Lauer did not respond to a request for comment on what that next step might be.
In an exchange of text messages, Abarca said Marshall and Lauer are in key positions to move things forward with the teams, given White’s seeming lack of interest in hurrying to get something on the November ballot.
“There is no path to an election in November without Megan Marshall and Jeanie Lauer,” he said. “So if they continue to hide full transparency from the public and the legislature, we can kiss these teams goodbye.”
The Kansas question
Abarca is among those who fear that Kansas officials could convince one or both teams to cross the state line with the offer of big incentives. Recently, the state Legislature approved a bill that allows the issuance of STAR bonds that would pay for up to 70% of the estimated cost of a professional sports project.
Gov. Laura Kelly signed it into law. No public vote would be needed to authorize sale of those bonds. Kansas could approve that the debt be paid with sales taxes and other revenues generated in the area surrounding a new Chiefs stadium, estimated to cost at least $2.5 billion, a Royals stadium, which would cost $1.5 billion or more to build — or both.

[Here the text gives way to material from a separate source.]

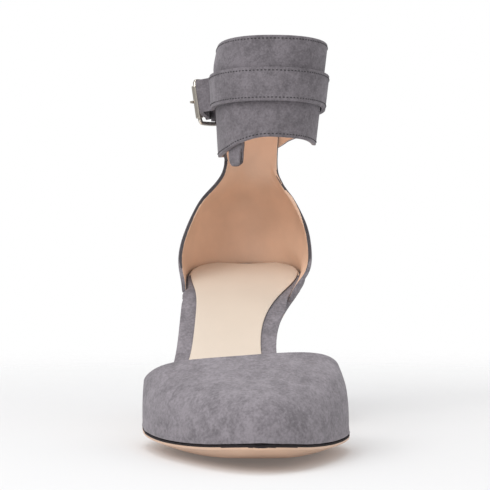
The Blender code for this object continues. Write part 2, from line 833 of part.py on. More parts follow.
def add_buckle():
    corner = 2.2
    outline = []
    long = np.linalg.norm(BACK_BAR_AT - ROLLER_AT)
    corners = ((0, -1, 180), (long, -1, 270), (long, 1, 0), (0, 1, 90))
    for at, end, begin in corners:
        for turn in (begin, begin + 30, begin + 60, begin + 90):
            spin = math.radians(turn)
            middle_x = corner if at == 0 else long - corner
            middle_z = end * (FRAME_HALF - corner)
            outline.append((middle_x + corner * math.cos(spin), middle_z + corner * math.sin(spin)))
    line = [leaned(ROLLER_AT + BACKWARD * a, BUCKLE_Z + b) for a, b in outline]
    tube("buckle_frame", line, BAR_RADIUS, True, METAL)
    low = FRAME_HALF - corner - 0.2
    bar = [leaned(ROLLER_AT, BUCKLE_Z - low), leaned(ROLLER_AT, BUCKLE_Z + low)]
    add_roller(bar)
    loop = BAR_RADIUS + 0.3 + PRONG_RADIUS
    pin = []
    for turn in (-20, 20, 60, 100, 140, 180):
        spin = math.radians(turn)
        pin.append(off_bar(BACK_BAR_AT, loop * math.cos(spin), loop * math.sin(spin)))
    over = ROLLER_RADIUS + PRONG_RADIUS + 0.25
    pin.append(off_bar(ROLLER_AT, -over - 0.15, 6.0))
    pin.append(off_bar(ROLLER_AT, -over, 0.6))
    pin.append(off_bar(ROLLER_AT, -over + 0.5, -1.8))
    tube("buckle_prong", [(x, y, BUCKLE_Z) for x, y in pin], PRONG_RADIUS, False, METAL)


def add_roller(bar):
    """A tube free to turn on the buckle's outer bar."""
    ends = [np.array(p) for p in bar]
    way = (ends[1] - ends[0]) / np.linalg.norm(ends[1] - ends[0])
    aside = np.array([*BACKWARD, 0.0])
    other = np.cross(way, aside)
    points = []
    rings = []
    for end, radius in ((0, BAR_RADIUS + 0.25), (0, ROLLER_RADIUS), (1, ROLLER_RADIUS), (1, BAR_RADIUS + 0.25)):
        rings.append([len(points) + k for k in range(14)])
        for k in range(14):
            turn = 2 * math.pi * k / 14
            points.append(ends[end] + radius * (aside * math.cos(turn) + other * math.sin(turn)))
    faces = skin(rings + [rings[0]], closed=True)
    return add_mesh("buckle_roller", points, faces, METAL, 1.0, 0.25)


clear_scene()
add_outsole()
add_insole_board()
add_sock()
add_vamp()
add_quarter()
add_cuff()
add_heel()
add_heel_tip()
add_cuff_strap()
add_chape()
add_keeper()
add_buckle()
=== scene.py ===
"""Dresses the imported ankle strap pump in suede, leather and nickel, and sets its studio."""

import math

import bmesh
import bpy
import numpy as np
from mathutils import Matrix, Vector
from mathutils.bvhtree import BVHTree


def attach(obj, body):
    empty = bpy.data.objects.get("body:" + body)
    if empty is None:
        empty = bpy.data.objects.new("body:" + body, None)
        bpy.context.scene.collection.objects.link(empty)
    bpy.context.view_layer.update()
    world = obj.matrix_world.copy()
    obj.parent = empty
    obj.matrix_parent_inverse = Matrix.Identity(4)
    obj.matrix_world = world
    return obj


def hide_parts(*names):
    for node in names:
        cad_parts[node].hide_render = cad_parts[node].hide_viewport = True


bl_info = {
    "name": "Ankle strap pump",
    "version": (1, 0, 0),
    "blender": (4, 5, 0),
    "location": "View3D > Sidebar > Pump",
    "description": "Builds the finished look of an ankle strap pump over its solid parts",
    "category": "Object",
}

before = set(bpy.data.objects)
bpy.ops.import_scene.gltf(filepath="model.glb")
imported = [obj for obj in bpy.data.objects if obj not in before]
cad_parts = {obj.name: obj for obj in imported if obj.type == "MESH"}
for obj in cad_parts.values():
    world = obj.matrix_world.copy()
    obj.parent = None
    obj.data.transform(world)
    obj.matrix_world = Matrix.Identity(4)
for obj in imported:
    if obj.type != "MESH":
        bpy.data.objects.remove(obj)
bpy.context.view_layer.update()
MM = 0.001
PIECES = {}


def settings():
    return bpy.context.scene.pump


# Shapes: a finished piece starts as its solid, with rounded edges and a finer skin.

# Corners this near each other are merged, and pairs of triangles this flat become one face.
MERGE_REACH = 2e-6
FLAT_DEG = 22.0
SQUARE_DEG = 60.0


def rounded_copy(node, name, edge_mm, levels, sharp_deg=38.0, segments=2):
    """A smooth copy of a solid: its hard edges are rolled and its facets are divided finer."""
    shape = bmesh.new()
    shape.from_mesh(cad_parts[node].data)
    bmesh.ops.remove_doubles(shape, verts=shape.verts, dist=MERGE_REACH)
    bmesh.ops.dissolve_degenerate(shape, edges=shape.edges, dist=MERGE_REACH / 2)
    bmesh.ops.join_triangles(
        shape,
        faces=shape.faces,
        angle_face_threshold=math.radians(FLAT_DEG),
        angle_shape_threshold=math.radians(SQUARE_DEG),
    )
    hard = [
        edge
        for edge in shape.edges
        if len(edge.link_faces) == 2 and edge.calc_face_angle(0.0) > math.radians(sharp_deg)
    ]
    if hard and edge_mm > 0:
        bmesh.ops.bevel(
            shape,
            geom=hard,
            offset=edge_mm * MM,
            offset_type="OFFSET",
            segments=segments,
            profile=0.5,
            affect="EDGES",
            clamp_overlap=True,
        )
    mesh = bpy.data.meshes.new(name)
    shape.to_mesh(mesh)
    shape.free()
    item = bpy.data.objects.new(name, mesh)
    bpy.context.scene.collection.objects.link(item)
    if levels:
        finer = item.modifiers.new("finer", "SUBSURF")
        finer.levels = levels
        finer.render_levels = levels
        bake(item)
    for face in item.data.polygons:
        face.use_smooth = True
    PIECES[name] = item
    return item


def bake(item):
    """Turns the object's modifiers into plain mesh."""
    graph = bpy.context.evaluated_depsgraph_get()
    mesh = bpy.data.meshes.new_from_object(item.evaluated_get(graph))
    mesh.name = item.name
    item.modifiers.clear()
    item.data = mesh


def new_piece(name, points, faces):
    mesh = bpy.data.meshes.new(name)
    mesh.from_pydata([tuple(p) for p in points], [], faces)
    mesh.update()
    for face in mesh.polygons:
        face.use_smooth = True
    item = bpy.data.objects.new(name, mesh)
    bpy.context.scene.collection.objects.link(item)
    PIECES[name] = item
    return item


def settle(item, *nodes, slot):
    """The piece stands for its solids and rides on the part; its slot is not used."""
    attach(item, "root")
    if nodes:
        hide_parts(*nodes)


def coat(item, finishes, choose):
    """Gives each face the finish that choose(centre, normal) picks by its place in the list."""
    item.data.materials.clear()
    for finish in finishes:
        item.data.materials.append(finish)
    for face in item.data.polygons:
        face.material_index = choose(face.center, face.normal)


def reshape(item, place):
    """Moves each vertex to place(position), as a thumb would draw out one part of the piece."""
    for vertex in item.data.vertices:
        vertex.co = place(vertex.co)
    item.data.update()


def skin_tree(item):
    mesh = item.data
    return BVHTree.FromPolygons([v.co for v in mesh.vertices], [p.vertices for p in mesh.polygons])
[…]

Missouri has no similar financing mechanism, but it’s one of the financial incentives that state officials could discuss once the August primary is over. A special session of the Missouri legislature is also possible but less likely.
Abarca told The Star that Lauer’s influence could be key to getting some kind of state aid package for the teams, as she is a Republican and a former member of the Missouri General Assembly.
Marshall is a Democrat with only local political experience: two years on the county legislature and two years on the Lee’s Summit Board of Education.
“As a bipartisan team,” Abarca said, “they have the best chance at success at the moment. I have full confidence they won’t bypass their duties and will step up to the challenge.”